In terms of the economy, it seems that no one really agrees how this will all shake out or how long these low prices will last. The federal government has gone so far as to take the unusual (yet prudent) step of delaying the budget until it has enough time to really analyze how falling prices affect the bottom line. The Conference Board of Canada is predicting that federal revenues will take a $4.3-billion hit.

Not everyone is doom and gloom. Some analysts seem to think that economic gains in other sectors will balance out the effect of the looming economic disaster in the oil patch.

Call me cynical. Canada has put a lot of eggs into the oil and gas basket, and the suggestion that lower fuel prices will give a boost to manufacturing in central Canada sufficient to offset losses in energy production is naive. While lower fuel prices certainly benefit manufacturers, it was labour costs - not energy - that drove the exodus of manufacturing jobs from Canada.

So for the moment we just don’t know. If you have a stable, full time, unionized Yukon Government job you likely have very little to worry about. But those of us who make our living in the private sector may feel a pinch even here in federal transfer land.

If you have investments you have probably already seen a hit to your portfolio that wipes out any savings at the pump. Want to be a downer at a dinner party?

Tell your friends who are excited about low gas prices to have a look at their portfolio.

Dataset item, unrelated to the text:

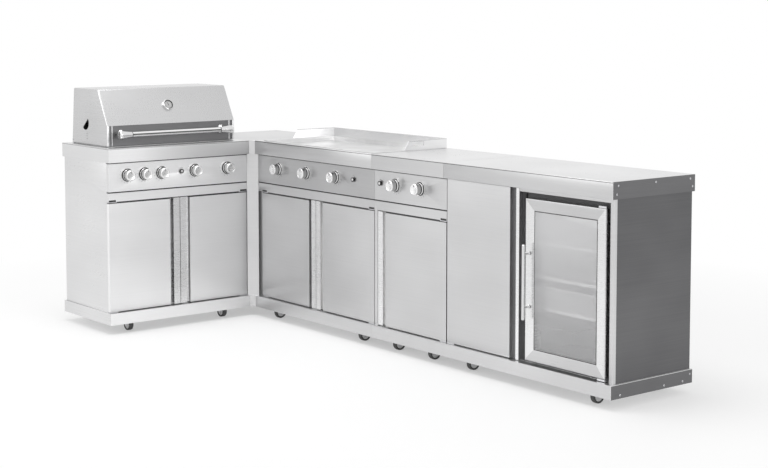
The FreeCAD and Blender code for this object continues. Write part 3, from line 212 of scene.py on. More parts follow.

But my greater concern relates to how these low prices will influence behaviour. Unfortunately we humans are not great forward thinkers. These low prices will likely lead many of us to make a number of poor choices that ignore the imminent crisis of climate change and the reality that prices will eventually go back up - like buying larger vehicles, foregoing renewables in favour of cheaper fossil fuel, or opting not to make fuel efficiency a priority.

The fact that consumers buy more of those things that are cheap is among the most uncontroversial in the study of economics.

For example, solar panels have come a long way towards being economical in recent years. Before fuel prices dropped, the cost having some panels installed had never been as competitive to the cost of buying power from the grid. But will a prolonged period of cheap oil set back some of the gains? If it’s plainly and significantly cheaper to buy power from the grid, will fewer make the switch? Economics says yes.

Truck sales surged in 2014, and while this obviously can’t be attributed to falling fuel prices (which only took off late in the year) low gas prices will probably only exacerbate that trend.

The effects of low oil prices could reverberate throughout the entire economy. Whenever a fossil fuel intensive option is weighed against an alternative, it just became much more likely that the decision maker would choose the former.

Politicians now have an opportunity to tip the balance. If I were a policymaker at this moment in history willing to spend some political capital on an idea that could prove dangerous to my electoral prospects it would certainly be a carbon tax.

We have already become somewhat accustomed to high fuel prices, so relieving us of some of those savings would not be that noticeable and could cause us to think twice about making less fuel efficient choices. Given how far fuel prices have already fallen, we would probably have to settle for a carbon tax which, at best, encouraged consumers to not make things worse rather than make things better but that is still better than nothing.

Saving money on fuel for our vehicles or heat from our homes is a good thing, while increasing our consumption of fossil fuels is not. It is important that policymakers create some incentive not to revert to the bad habits of the past.

Kyle Carruthers is a born and raised Yukoner who lives and practises law in Whitehorse.